Carving inside a niche at Adalaj.
Carving inside a niche at Adalaj.

Spell of Stepwells

All that I can do here, appropriately, is only draw attention to this magnificent heritage. And to recall, or evoke, some of the atmosphere that one can breathe in them. For doing this, I cannot do better than Morna Livingston, whose words are as evocative as her photographs, and who fell under the spell of stepwells a quarter of a century ago when she visited Adalaj, as she says, and watched a small group of women descending the long stairs of steps for performing a ritual for a newborn boy and who, artlessly — the ritual over — placed the baby in her lap for her to share their joy. She was moved to tears, she writes, by the warmth and the simplicity of it all. That day, she says, "I knew that my devotion to the wells was about being in them, not about being in libraries." Let me, however, cite here in full a passage from her book, Steps to Water, that captures to near perfection the atmosphere that I have spoken of above

"The pool has an eerie, comforting silence, for the water enters the building with no ripples, bubbles, or sound". Outside, there is teeming life, but once you are inside it, deep underground, the "hubbub is forgotten in the formality and silence of a stepwell. Even a stepwell in a city of millions, like Ahmedabad, rarely carries noise from above; its separation from the earth is marked.

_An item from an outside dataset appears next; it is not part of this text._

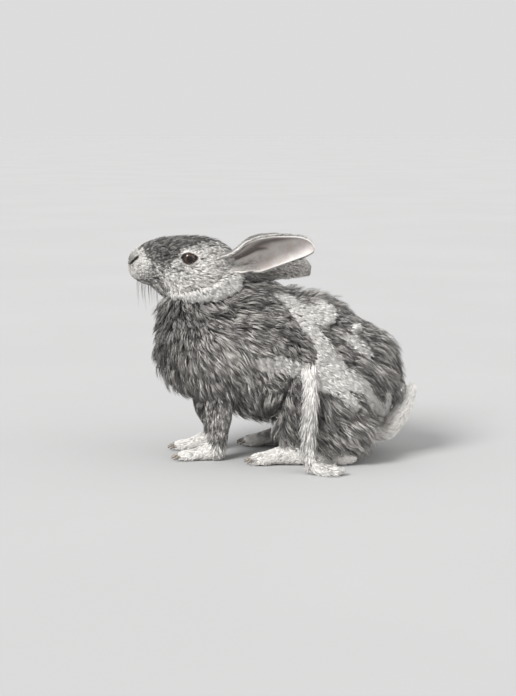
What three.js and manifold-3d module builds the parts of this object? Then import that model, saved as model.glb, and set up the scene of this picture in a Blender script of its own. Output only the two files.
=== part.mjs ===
// An Angora rabbit in moult, sitting on its hind feet with its head up and its ears laid back, life size.
// Millimetres, +Z up, nose towards -X, the left flank towards -Y, the floor at z = 0.
//
// The body is a set of rounded masses of flesh and underwool that flow into one another. Each sub-part is
// a skin drawn over its own masses, and the long coat is added as flat, tapered locks rooted in it.
import * as THREE from 'three';
import { LoftGeometry } from 'three/addons/geometries/LoftGeometry.js';
import { mergeVertices } from 'three/addons/utils/BufferGeometryUtils.js';
import Module from 'manifold-3d';

const wasm = await Module();
wasm.setup();

// Driving sizes
const HEAD_LENGTH = 120; // nose to the back of the cheeks, short coat included
const TRUNK_LENGTH = 262; // breast to rump, under the long coat
const EAR_LENGTH = 104; // root to tip
const EYE_DIAMETER = 17.5;
const HIND_FOOT_LENGTH = 116; // heel to toes
const FOREPAW_LENGTH = 56; // heel of the paw to the toes
const TAIL_RADIUS = 9.5;
const WOOL_WIDTH = 14; // the rope of shed wool that hangs from the left flank
const LOCK_LENGTH = 41;
const LOCK_WIDTH = 20;
const LOCK_THICKNESS = 2;
const LOCK_SPACING = 22; // least distance between the roots of two locks
const LOCK_SEED = 20; // sets where the locks fall
const COAT_RISE = 8.5; // how far the tips of the locks stand off the underwool
const ROOT_DEPTH = 5; // how far a lock is sunk in
const GAP = 0.35; // between touching sub-parts

// Where the sub-parts sit
const HEAD_AT = [-93, 0, 213];
const TRUNK_AT = [6, 0, 110];
const CHEST_END = -42; // planes that part the trunk
const LOIN_END = 62;

// Colours of the real thing
const PALE = 0xd9d4ca;
const GREY = 0x5b5854;
const SKIN_PINK = 0xcdb7ac;
const EYE_BROWN = 0x1f1612;

const v3 = (x, y, z) => new THREE.Vector3(x, y, z);
const radians = THREE.MathUtils.degToRad;
const clamp = THREE.MathUtils.clamp;
const smooth = (low, high, x) => THREE.MathUtils.smoothstep(x, low, high);

// A repeatable draw, so that the locks vary and the part is the same each time.
function makeDraw(seed) {
  let state = seed;
  return () => {
    state = (state * 1664525 + 1013904223) % 4294967296;
    return state / 4294967296;
  };
}

// Rounded masses. A mass has its centre, its half length, half width and half height, and the angle in
// degrees by which it drops towards the tail. One that stands off the middle is there on both sides.
function masses(at, scale, list) {
  return list.map(([x, y, z, long, wide, high, drop = 0]) => ({
    x: at[0] + x * scale,
    y: at[1] + y * scale,
    z: at[2] + z * scale,
    long: long * scale,
    wide: wide * scale,
    high: high * scale,
    cos: Math.cos(radians(drop)),
    sin: Math.sin(radians(drop)),
  }));
}

// About how far a point lies outside one mass.
function outside(m, x, y, z) {
  const dx = x - m.x;
  const dz = z - m.z;
  const along = dx * m.cos - dz * m.sin;
  const up = dx * m.sin + dz * m.cos;
  const side = (m.y === 0 ? y : Math.abs(y)) - m.y;
  const near = Math.hypot(along / m.long, side / m.wide, up / m.high);
  const steep = Math.hypot(along / m.long ** 2, side / m.wide ** 2, up / m.high ** 2);
  return steep < 1e-9 ? -Math.min(m.long, m.wide, m.high) : (near * (near - 1)) / steep;
}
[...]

Yet in the well, every sound is magnified, nothing is louder than the flap of a pigeon’s wings moving or a slight splash. The jingle of an ankle bracelet is not lost in the din of surface life. Below the ground level parapet, attention shifts to diurnal, lunar, and seasonal rhythms in which light changes slowly, and the monsoon comes and goes. Time in a well is so slow, you forget that anything is urgent.